If the estimated probabilities were perfectly calibrated, the bin-wise empirical success rate would lie close to the diagonal. The points below come from equal-mass bins, so each interval is supported by a comparable number of archive elements and the uncertainty bars are more interpretable than with sparse fixed-width bins.

centers = np.array([r["mean_prediction"] for r in records])
empirical = np.array([r["empirical"] for r in records])
lower = np.array([r["lower"] for r in records])
upper = np.array([r["upper"] for r in records])
counts = np.array([r["n"] for r in records])

cal_fig = go.Figure()
cal_fig.add_trace(go.Scatter(
    x=[0, 1],
    y=[0, 1],
    mode="lines",
    line=dict(color="black", dash="dash"),
    name="Ideal calibration",
))
cal_fig.add_trace(go.Scatter(
    x=centers,
    y=empirical,
    mode="markers+text",
    text=[f"n={n}" for n in counts],
    textposition="top center",
    marker=dict(size=10, color="#1f78b4"),
    error_y=dict(
        type="data",
        symmetric=False,
        array=upper - empirical,
        arrayminus=empirical - lower,
        thickness=1.5,
        width=5,
    ),
    name="Observed calibration",
))
cal_fig.update_layout(
    title="Calibration of the Monte Carlo RMSE-reduction estimate",
    xaxis_title="Predicted probability of RMSE reduction",
    yaxis_title="Observed frequency of RMSE reduction",
    xaxis=dict(range=[0, 1]),
    yaxis=dict(range=[0, 1]),
    width=900,
    height=600,
)
cal_fig

Interpretation

For a single forecast, p_reduction and p_reduction_and_intervals provide a practical estimate of how likely reconciliation is to improve the point-wise RMSE under the predictive distribution used to generate samples.

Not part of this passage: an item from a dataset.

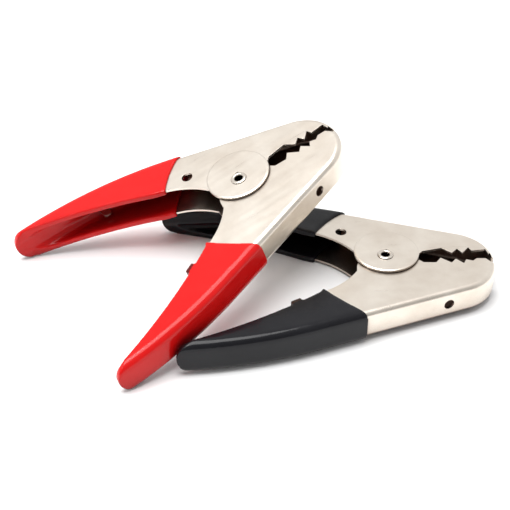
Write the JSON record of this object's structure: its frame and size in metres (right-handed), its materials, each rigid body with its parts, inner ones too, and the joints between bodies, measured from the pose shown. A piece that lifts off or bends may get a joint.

Over an archive of forecasts, the calibration plot compares those predicted probabilities with realized improvements and adds finite-sample uncertainty bars through Clopper-Pearson intervals.

This notebook therefore illustrates a practical workflow around the probabilistic theorem: it does not prove the theorem, but it shows how to operationalize the estimate, collect an archive of \((e_i, y_i)\) pairs, and inspect whether the predicted probabilities behave coherently in simulation.